IS EXTROVERSION THE BEST LEADERSHIP QUALITY?

When I was in Year Five, I remember on Wednesdays and Thursdays, after morning tea (I felt by that stage we had moved past little lunch) we used to have, what our teacher called endurance, for fifteen minutes before we went back into class. I remember this teacher didn’t get us to walk back from the oval in two lines, but let us stroll up, and what I’m about to describe was as irresponsible as it was inhumane, he nominated four people and said that they had his permission to give stragglers a soft kick to hurry them up. I remember, on some days, some students would ask if they could kick the stragglers. By rights, and in a responsible manner, yes, students should be given some leeway not to have to walk back in two lines, but the teacher should be the one to walk behind and ensure that students behaved. And let us not forget that some students delighted in walking up behind their fellow students and standing on the heels of their shoes, trying to make them trip over or slow them down. And it should be remembered that we were human beings, not cattle being herded into yards!

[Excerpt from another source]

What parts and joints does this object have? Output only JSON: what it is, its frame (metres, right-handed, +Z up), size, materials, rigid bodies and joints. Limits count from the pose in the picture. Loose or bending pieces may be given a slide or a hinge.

What this experiment taught me was, some students sought to have power over others.

I remember, when I was in year Eight, an obnoxious kid who used to kick me in the crooks of my knees when we were walking between classes and one day, he was hitting me around the legs with a piece of rubber hose.

There is no doubt that leadership requires a degree of peopling, but that is not the only leadership quality. I wasn’t a people person at school, and I’m still not. Although I wasn’t nominated to be a prefect at school (I still think some of that can be who you know or what connection your parents have to the school, rather than anything else) I remember teachers saying I had leadership qualities.

That is not to say that a leader should be distant from the people they lead, but there are qualities that an introvert can bring to a leadership role that an extrovert cannot. Part of being a leader is also acknowledging that you are not an expert in a field and accepting the guidance from those who would know.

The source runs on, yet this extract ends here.